The NBU acts in line with international inflation targeting practices: in the summer, the regulator stopped easing its monetary policy, as inflation risks intensified, and moved to policy tightening in October. The NBU Board raised the key policy rate twice in Q4 (by 2 pp in total, to 14.5%) in order to gradually bring inflation down to the target over the medium term.

The tight monetary policy will push inflation down over time. Changes in the key policy rate effectively transmit into other interest rates – first, money market rates and then commercial bank lending and deposit rates. In turn, a rise in commercial bank rates should encourage inflow of savings into the banking sector and, therefore, restrain consumer demand. Higher rates will make financial instruments in domestic currency more attractive compared to their foreign currency counterparts, which will have a positive impact on inflation in future through the exchange rate channel. In addition, tight monetary policy will prevent inflation expectations from deteriorating further.
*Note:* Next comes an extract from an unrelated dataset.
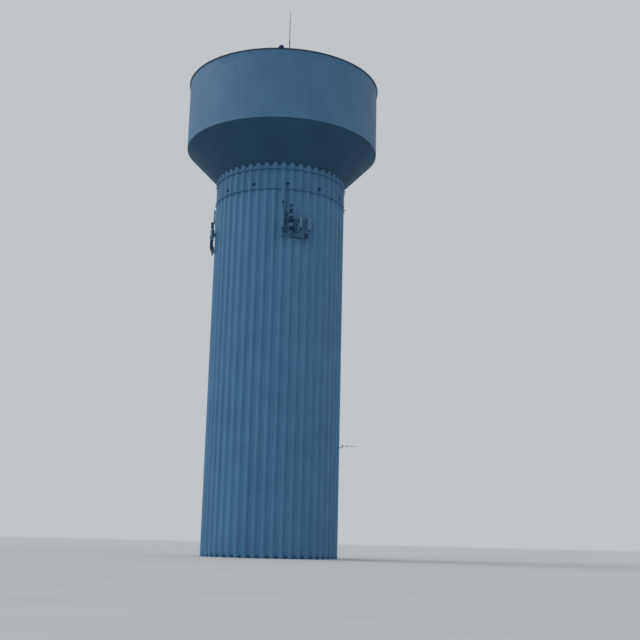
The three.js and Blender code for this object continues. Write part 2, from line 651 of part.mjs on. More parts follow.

The NBU will continue to focus on price growth deceleration and meeting the inflation targets. As before, the central bank will balance the need to reduce inflation against the need to minimize adverse short-term consequences for growth and a resumption in bank lending.

The NBU will reveal the trajectory and timelines for inflation to return to the target in its new macroeconomic forecast, which will be made public on 25 January 2018 during the press briefing on decisions taken by the Board at the monetary policy meeting. More details of the forecast will be given in the Inflation Report to be published on 1 February 2018.